Buffalo’s new run scheme features a lot of stretch plays on the edge, an approach that McCoy is ideally suited for, but McDermott said the blocking hasn’t been consistent enough up front for McCoy to exploit the gaps created in the defense.

“At times (Sunday) we thought we had the edge and we didn’t make a key block that we needed, particularly on those outside runs,” McDermott said. “We started running the ball outside and had success on the first drive. We came back to that run in the second half and we didn’t make a block where we should’ve made a block. So, you go back and that’s what coaches do. We go back and evaluate and adapt and adjust. That’s what we have to do.”

“Anytime you start a new scheme and you have some different techniques, they’re going to take a little bit longer to get going,” said Eric Wood in an appearance on Bills flagship station WGR Sportsradio 550. “We had some success Week 1, so it’s in there. We are capable of running the ball in this wide zone scheme well.

“This past week we mixed in a few more power runs than in the past and they were pretty productive for us. But ultimately, we’ve got to start eliminating guys that we’re blocking. Some of those six or seven-yard plays that we had in the last game, if we get just a little bit more on a back-side linebacker those would’ve been big chunk plays for us. Last year we made a lot of those.”
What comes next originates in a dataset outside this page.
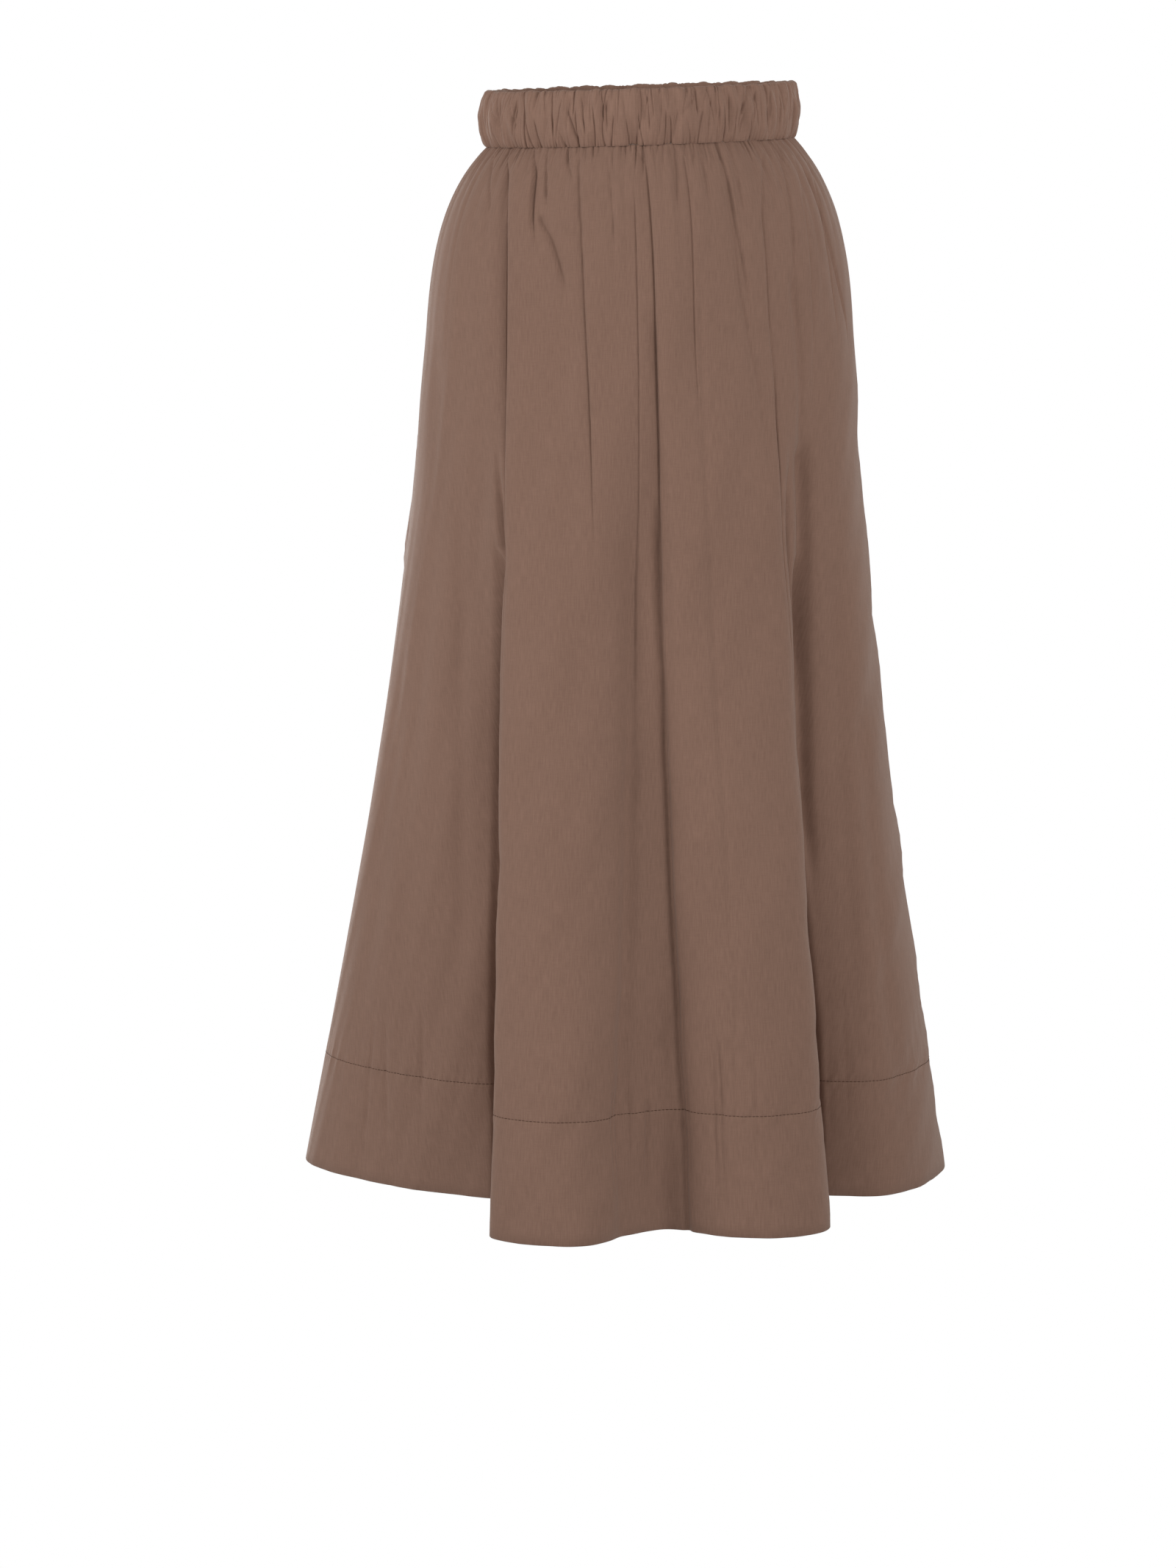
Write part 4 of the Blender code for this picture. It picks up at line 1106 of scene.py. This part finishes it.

McDermott didn’t rule out potential changes on the offensive line. He’d like to have the five up front set in stone, but it’s been compromised by Cordy Glenn’s foot and ankle issues and what still might be an open starting job at right guard after Vladimir Ducasse replaced John Miller in the lineup last Sunday.

“That’s part of what this week is about. We evaluate ourselves first,” McDermott said. “I’ve got to evaluate myself and the coaches will all do that and then we’ll evaluate personnel.”

What hasn’t changed is the resolve of the players and coaches to get things fixed and back on track. They know the run game is what they hang their hat on offensively, and that the complementary elements of their offense follows.

“After this bye week, hopefully we get it going,” said McCoy. “It would’ve been a great day (Sunday) to get it going and get over the hump. We’re right there.”

“A lot has been made of the wide zone (scheme) in that maybe we’re not as good at it,” Wood said. “I would say we’re not as good at it yet, but I think we’ll grow into a really effective running team.”